While Amazon is correct that the Northwest lacks enough transmission capacity to meet the region’s renewable power goals, Duncan said the company is asking too much from others to overcome the problem.
“Does it think that the world owes it a transmission system that will deliver the power from the resource to the load?” Duncan asked.
While he acknowledged Amazon could be a powerful ally in pushing for an expanded power grid, he said Amazon has failed to lay out how it plans to achieve its pathway to renewable power in Oregon and the resources it will use to accomplish that.
“Folks like Amazon will set a goal, a decarbonization goal, but frequently their intermediate actions seem to operate contrary to that goal,” Duncan said.
Oregon Rep. Mark Gamba, D- Milwaukie, is working with Amazon, state regulators and environmental and industry groups on legislation to accelerate the expansion of the regional power grid. He said transmission constraints will make it impossible for private Oregon utilities to transition off of fossil fuels by 2040.
“We have what I would call mediocre climate goals in this state around energy, and we’re not going to hit any of them,” Gamba said, “because of transmission.”
New transmission lines require coordination among utilities, private landowners, state regulators and the Bonneville Power Administration, among many others. The result, Gamba said, is a torturous process that lags far behind the state’s climate goals and new energy demands from data centers and other industrial customers.
“It’s basically a 20-year process at this point to get new transmission sited,” Gamba said.
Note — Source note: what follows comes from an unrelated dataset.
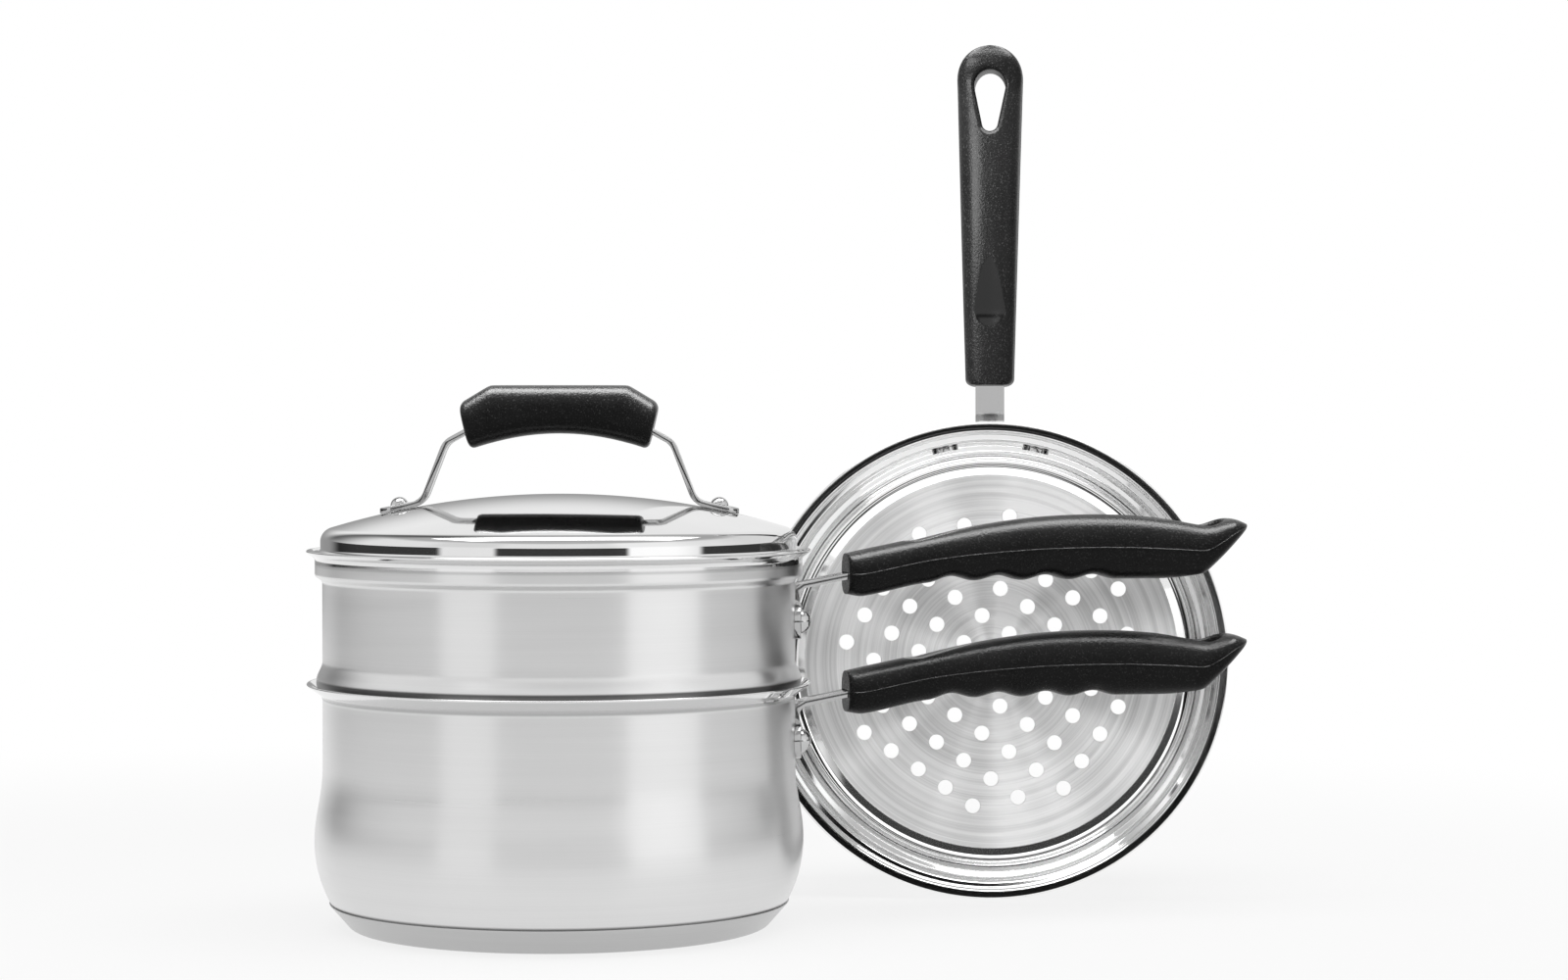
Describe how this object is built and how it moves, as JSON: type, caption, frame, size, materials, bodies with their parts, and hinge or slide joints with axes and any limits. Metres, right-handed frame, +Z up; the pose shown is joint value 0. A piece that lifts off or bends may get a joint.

Next year, Gamba hopes to introduce legislation that would begin the process of creating a regional transmission authority that could accelerate the work of expanding the electric grid. Amazon has been helpful in the process, Gamba said, but he said there’s an overarching lack of urgency among utilities, power authorities and lawmakers.
Climate change is a ticking clock, and Gamba said the current pace of change is woefully inadequate.
“The physics of climate change don’t really care about our scurrying along,” he said. “It is happening at its own pace, and it is up to us to meet that.”